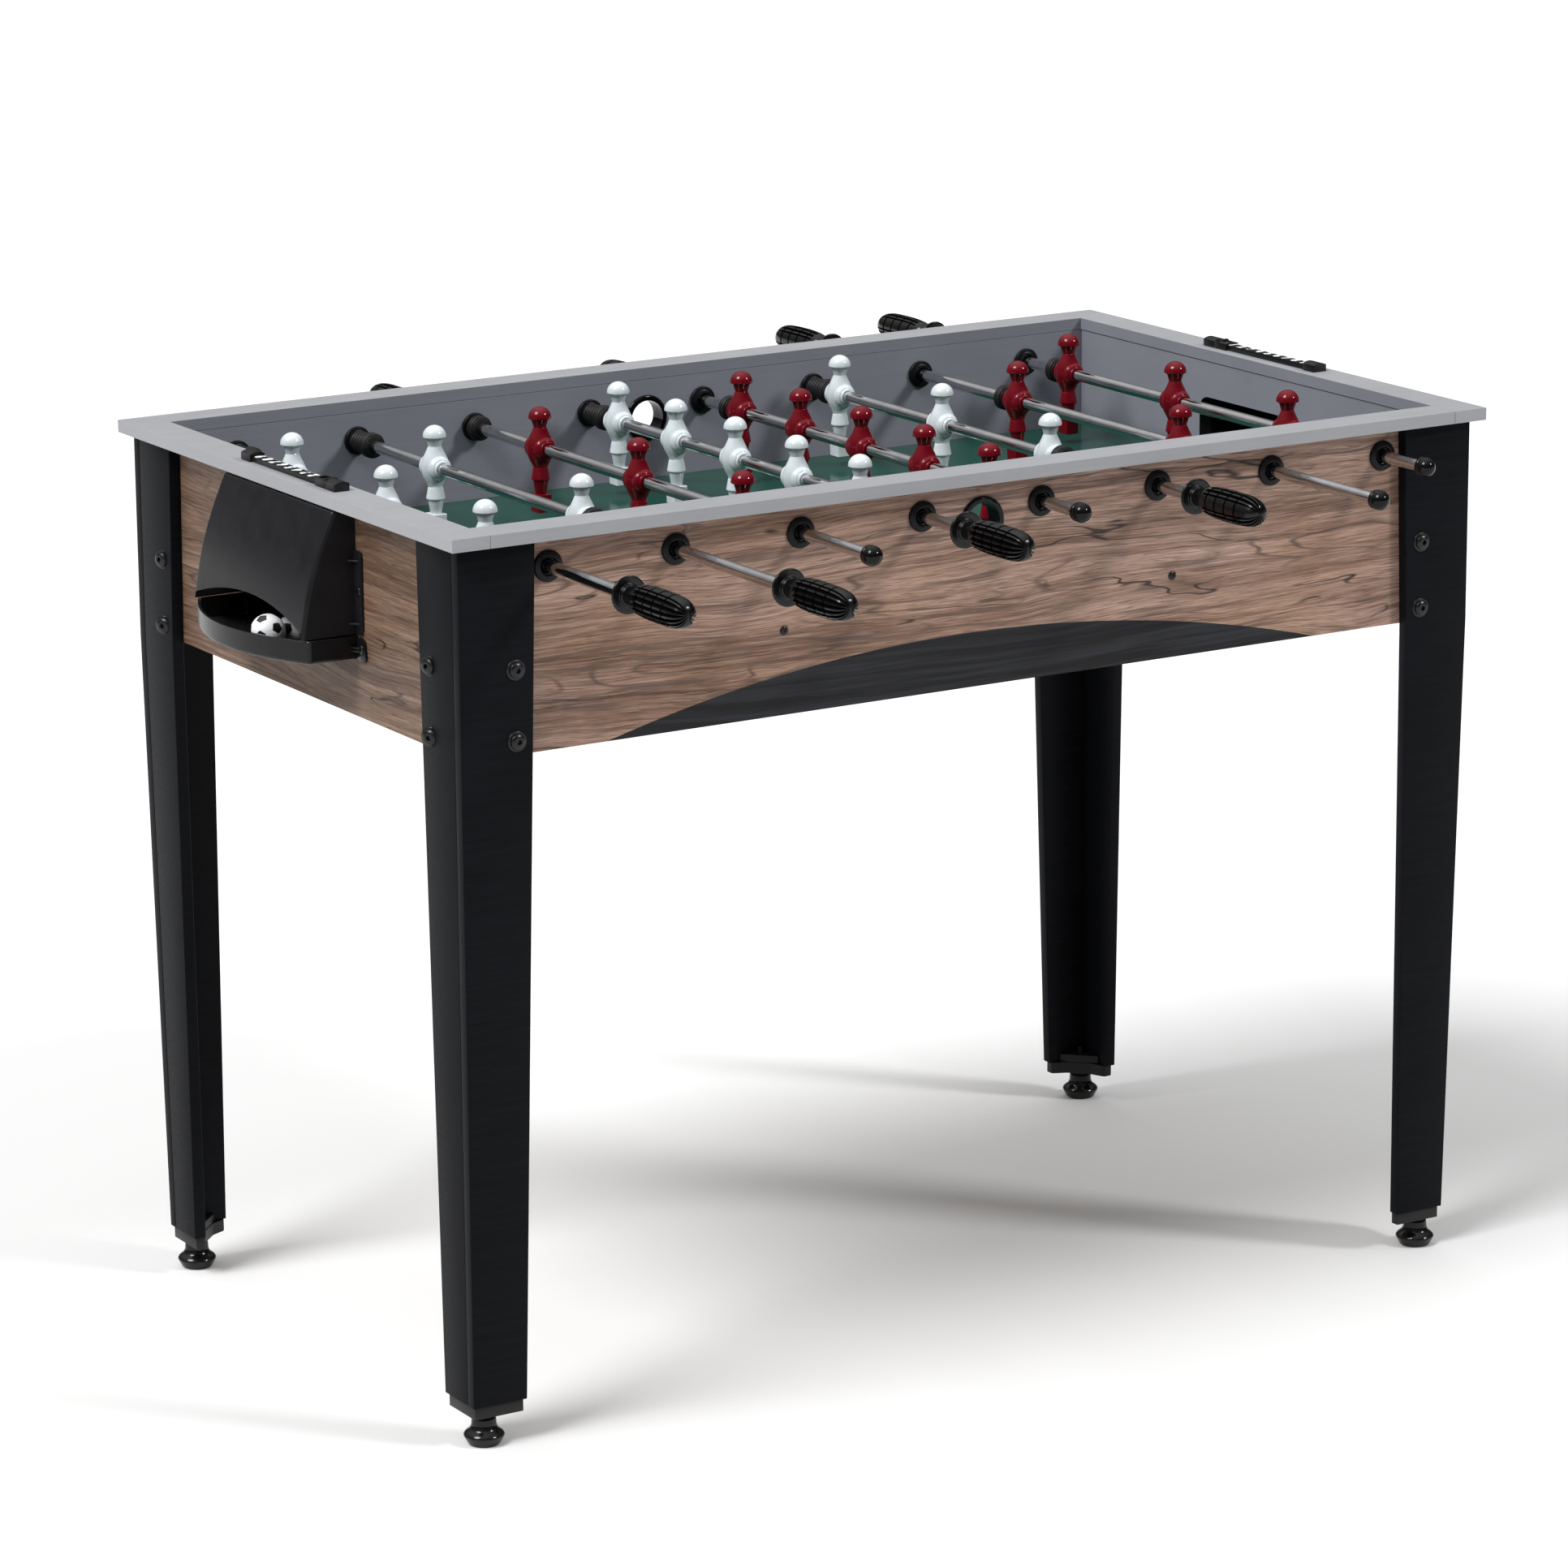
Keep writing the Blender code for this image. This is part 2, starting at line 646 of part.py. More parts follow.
def make_rods():
    figure = figure_mesh()
    team_colour = {"white": WHITE, "red": RED}
    for index, (kind, team, slid, handle_shift) in enumerate(RODS):
        number = index + 1
        x = rod_x(index)
        # Local +Z runs towards the handle: -Y for the white team and +Y for the red.
        turn = (math.pi / 2.0, 0.0, 0.0 if team == "white" else math.pi)
        handle_start = ROD_KINDS[kind]["handle_start"] + handle_shift
        rod = turned(f"rod_{number}", rod_profile(kind, handle_start), 10)
        for place_number, offset in enumerate(ROD_KINDS[kind]["figures"]):
            copy = bpy.data.objects.new(f"rod_{number}_figure_{place_number + 1}", figure)
            as_cutter(copy, (x, slid + offset, ROD_Z))
            join(rod, copy)
        place(rod, (team_colour[team], 0.15), (x, slid, ROD_Z), turn)

        handle = turned(f"handle_{number}", handle_profile(), 10)
        towards = -1.0 if team == "white" else 1.0
        place(handle, (BLACK, 0.3), (x, slid + towards * handle_start, ROD_Z), turn)

        bearing = turned(f"bearing_{number}", bearing_profile(team), 12, closed=True)
        outside = (x, -PANEL_OUT_Y, ROD_Z)
        place(bearing, (BLACK, 0.4), outside, (-math.pi / 2.0, 0.0, 0.0))


# ---------------------------------------------------------------- serve holes
def make_serve_cup(name, side):
    """The ring that lines a serve hole, with a flange on each face of the board."""
    profile = [
        (SERVE_BORE_RADIUS, BOARD + SERVE_FLANGE),
        (SERVE_FLANGE_RADIUS, BOARD + SERVE_FLANGE),
        (SERVE_FLANGE_RADIUS, BOARD + GAP),
        (SERVE_SLEEVE_RADIUS, BOARD + GAP),
        (SERVE_SLEEVE_RADIUS, -GAP),
        (SERVE_FLANGE_RADIUS, -GAP),
        (SERVE_FLANGE_RADIUS, -SERVE_FLANGE),
        (SERVE_BORE_RADIUS, -SERVE_FLANGE),
    ]
    cup = turned(name, profile, 16, closed=True)
    place(cup, (BLACK, 0.3), (0.0, side * PANEL_OUT_Y, SERVE_Z), (side * math.pi / 2.0, 0.0, 0.0))


# ---------------------------------------------------------------- ball returns
def hood_section(inset):
    """The hood seen from the side, as (reach out of the end panel, height)."""
    top = HOOD_TOP_Z - inset
    steps = 6
    points = []
    for step in range(steps + 1):
        share = step / steps
        reach = HOOD_TOP_REACH + (HOOD_BOTTOM_REACH - HOOD_TOP_REACH) * share
        reach += HOOD_BULGE * math.sin(math.pi * share) - inset
        points.append((reach, top + (HOOD_SIDE_BOTTOM_Z - top) * share))
    return points


def make_hood(name, side):
    """The ball return's cover: a shell open at the back and below, with an arched front edge."""
    outer = [(GAP, HOOD_TOP_Z)] + hood_section(0.0)
    outer.append((GAP, HOOD_SIDE_BOTTOM_Z))
    inner = [(-0.01, HOOD_TOP_Z - HOOD_WALL)] + hood_section(HOOD_WALL)
    inner.append((inner[-1][0], HOOD_SIDE_BOTTOM_Z - 0.01))
    inner.append((-0.01, HOOD_SIDE_BOTTOM_Z - 0.01))
    turn = (math.pi / 2.0, 0.0, math.pi if side < 0 else 0.0)
    face = (side * PANEL_OUT_X, 0.0, 0.0)
    half = HOOD_HALF_WIDTH
    hood = outline(name, outer, -half, half)
    cavity = outline(f"{name}_cavity", inner, -half + HOOD_WALL, half - HOOD_WALL)
    as_cutter(cavity, face, turn)
    for end in (-1, 1):
        low_y, high_y = sorted((end * (half - LAP), end * (half + FLANGE_WIDTH)))
        flange = block(
            f"{name}_flange_{'front' if end < 0 else 'back'}",
            (min(side * GAP, side * (GAP + HOOD_WALL)), low_y, HOOD_SIDE_BOTTOM_Z + LAP),
            (max(side * GAP, side * (GAP + HOOD_WALL)), high_y, FLANGE_TOP_Z),
        )
        as_cutter(flange, face)
        join(hood, flange)
    cut(hood, cavity)
    arch_width = half - HOOD_WALL
    arch = [(-arch_width, HOOD_SIDE_BOTTOM_Z - 0.01), (arch_width, HOOD_SIDE_BOTTOM_Z - 0.01)]
    steps = 8
    for step in range(steps + 1):
        y = arch_width - 2.0 * arch_width * step / steps
        rise = HOOD_ARCH_RISE * (1.0 - (y / arch_width) ** 2)
        arch.append((y, HOOD_FRONT_BOTTOM_Z + rise))
    opening = outline(f"{name}_arch", arch, 0.03, 0.09)
    across = (math.pi / 2.0, 0.0, side * math.pi / 2.0)
    as_cutter(opening, face, across)
    cut(hood, opening)
    return place(hood, (BLACK, 0.35), face, turn)


def tray_outline(inset, back):
    """The tray in plan, as (reach, y): straight sides and a front that bows out."""
    half = TRAY_HALF_WIDTH - inset
    steps = 10
    points = [(back, -half)]
    for step in range(steps + 1):
        y = -half + 2.0 * half * step / steps
        bow = (TRAY_NOSE_REACH - TRAY_SIDE_REACH) * (1.0 - (y / half) ** 2)
        points.append((TRAY_SIDE_REACH + bow - inset, y))
    points.append((back, half))
    return points


def make_tray(name, side):
    """The ball tray: a floor with a low wall round it, screwed on by a flange at each side."""
    floor_bottom = TRAY_FLOOR_Z - TRAY_WALL
    outer = [(side * x, y) for x, y in tray_outline(0.0, GAP)]
    inner = [(side * x, y) for x, y in tray_outline(TRAY_WALL, GAP + TRAY_WALL)]
    face = (side * PANEL_OUT_X, 0.0, 0.0)
    tray = outline(name, outer, floor_bottom, TRAY_RIM_Z)
    for end in (-1, 1):
        start = end * (TRAY_HALF_WIDTH - LAP)
        low_y, high_y = sorted((start, end * (TRAY_HALF_WIDTH + FLANGE_WIDTH)))
        flange = block(
            f"{name}_flange_{'front' if end < 0 else 'back'}",
            (min(side * GAP, side * (GAP + TRAY_WALL)), low_y, TRAY_FLANGE_BOTTOM_Z),
            (max(side * GAP, side * (GAP + TRAY_WALL)), high_y, TRAY_RIM_Z),
        )
        as_cutter(flange, face)
        join(tray, flange)
    hollow = outline(f"{name}_hollow", inner, TRAY_FLOOR_Z, TRAY_RIM_Z + 0.01)
    as_cutter(hollow, face)
    cut(tray, hollow)
    return place(tray, (BLACK, 0.35), face)


def make_balls():
    for number, (x, y) in enumerate(BALL_PLACES, start=1):
        name = f"game_ball_{number}"
        mesh = bpy.data.meshes.new(name)
        shape = bmesh.new()
        bmesh.ops.create_uvsphere(shape, u_segments=12, v_segments=8, radius=BALL_RADIUS)
        shape.to_mesh(mesh)
        shape.free()
        mesh.shade_smooth()
        ball = bpy.data.objects.new(name, mesh)
        place(ball, (WHITE, 0.25), (x, y, TRAY_FLOOR_Z + BALL_RADIUS + GAP))


# ---------------------------------------------------------------- scorers
def make_scorer(end_name, side):
    """A number bar between two end blocks on an end rail, and the slider that rides it."""
    x = side * (TABLE_LENGTH - RAIL_WIDTH) / 2.0
    base = TABLE_HEIGHT + GAP
    half_bar = SCORE_BAR_WIDTH / 2.0
    half_block = SCORE_BLOCK_WIDTH / 2.0
    name = f"score_bar_{end_name}"
    bar = block(
        name,
        (-half_bar, -SCORE_HALF_LENGTH + LAP, 0.0),
        (half_bar, SCORE_HALF_LENGTH - LAP, SCORE_BAR_HEIGHT),
    )
    for end in (-1, 1):
        inner = end * (SCORE_HALF_LENGTH - SCORE_BLOCK_LENGTH)
        low_y, high_y = sorted((inner, end * SCORE_HALF_LENGTH))
        end_block = block(
            f"{name}_block_{'front' if end < 0 else 'back'}",
            (-half_block, low_y, 0.0),
            (half_block, high_y, SCORE_BLOCK_HEIGHT),
        )
        as_cutter(end_block, (x, 0.0, base))
        join(bar, end_block)
    place(bar, (BLACK, 0.4), (x, 0.0, base))

    # The slider waits at the zero end, which is the front on the left and the back on the right.
    start = side * (SCORE_HALF_LENGTH - SCORE_BLOCK_LENGTH - SCORE_SLIDER_LENGTH / 2.0 - GAP)
    half_slider = SCORE_SLIDER_LENGTH / 2.0
    slider = block(
        f"score_slider_{end_name}",
        (-half_block, -half_slider, GAP),
        (half_block, half_slider, SCORE_BLOCK_HEIGHT - 0.0005),
    )
    groove = block(
        f"score_slider_{end_name}_groove",
        (-half_bar - GAP, -SCORE_SLIDER_LENGTH, -0.01),
        (half_bar + GAP, SCORE_SLIDER_LENGTH, SCORE_BAR_HEIGHT + GAP),
    )
    as_cutter(groove, (x, start, base))
    cut(slider, groove)
    place(slider, (BLACK, 0.4), (x, start, base))


make_side_panel("side_panel_front", -1)
make_side_panel("side_panel_back", 1)
make_end_panel("end_panel_left", -1)
make_end_panel("end_panel_right", 1)
make_playfield()
make_field_support("field_support_left", -SUPPORT_X)
make_field_support("field_support_right", SUPPORT_X)
make_top_rails()
make_legs()
make_rods()
make_serve_cup("serve_cup_front", -1)
make_serve_cup("serve_cup_back", 1)
for end_name, end_side in (("left", -1), ("right", 1)):
    make_hood(f"return_hood_{end_name}", end_side)
    make_tray(f"return_tray_{end_name}", end_side)
    make_scorer(end_name, end_side)
make_balls()
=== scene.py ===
"""The looks of the football game table: its visible pieces, materials, studio and camera."""
import math

import bmesh
import bpy
from mathutils import Matrix, Vector


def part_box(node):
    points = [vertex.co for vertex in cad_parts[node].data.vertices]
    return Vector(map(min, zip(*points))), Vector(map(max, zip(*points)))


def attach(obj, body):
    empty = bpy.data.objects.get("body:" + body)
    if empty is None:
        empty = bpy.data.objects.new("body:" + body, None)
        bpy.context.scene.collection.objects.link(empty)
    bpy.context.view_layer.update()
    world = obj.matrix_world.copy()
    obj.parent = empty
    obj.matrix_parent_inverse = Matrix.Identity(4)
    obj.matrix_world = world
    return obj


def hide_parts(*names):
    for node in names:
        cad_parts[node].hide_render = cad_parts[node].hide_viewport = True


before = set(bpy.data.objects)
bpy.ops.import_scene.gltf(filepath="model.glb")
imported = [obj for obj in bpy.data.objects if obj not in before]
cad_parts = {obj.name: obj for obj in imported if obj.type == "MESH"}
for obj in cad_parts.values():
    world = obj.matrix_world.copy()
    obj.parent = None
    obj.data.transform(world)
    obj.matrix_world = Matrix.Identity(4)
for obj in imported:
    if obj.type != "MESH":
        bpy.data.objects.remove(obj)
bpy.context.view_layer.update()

# ---------------------------------------------------------------- sizes shared with the CAD
GAP = 0.0003
QUARTER = math.pi / 2.0
RAIL_LOW, RAIL_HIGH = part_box("top_rail_left")
CABINET_Y = (RAIL_LOW[1] + RAIL_HIGH[1]) / 2.0
PANEL_LOW, PANEL_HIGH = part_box("side_panel_front")
PANEL_OUT_X = PANEL_HIGH[0]
PANEL_OUT_Y = CABINET_Y - PANEL_LOW[1]
BOARD = PANEL_HIGH[1] - PANEL_LOW[1]
PANEL_IN_X = PANEL_OUT_X - BOARD
PANEL_IN_Y = PANEL_OUT_Y - BOARD
PANEL_BOTTOM_Z = PANEL_LOW[2]
PANEL_TOP_Z = PANEL_HIGH[2]
FIELD_TOP_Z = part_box("playfield")[1][2] + GAP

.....

**Required work:** Extract, word for word, the line containing "make_legs()", the line containing "if empty is", and every line between them.

**Solution for this problem:**
make_legs()
make_rods()
make_serve_cup("serve_cup_front", -1)
make_serve_cup("serve_cup_back", 1)
for end_name, end_side in (("left", -1), ("right", 1)):
    make_hood(f"return_hood_{end_name}", end_side)
    make_tray(f"return_tray_{end_name}", end_side)
    make_scorer(end_name, end_side)
make_balls()
=== scene.py ===
"""The looks of the football game table: its visible pieces, materials, studio and camera."""
import math

import bmesh
import bpy
from mathutils import Matrix, Vector


def part_box(node):
    points = [vertex.co for vertex in cad_parts[node].data.vertices]
    return Vector(map(min, zip(*points))), Vector(map(max, zip(*points)))


def attach(obj, body):
    empty = bpy.data.objects.get("body:" + body)
    if empty is None:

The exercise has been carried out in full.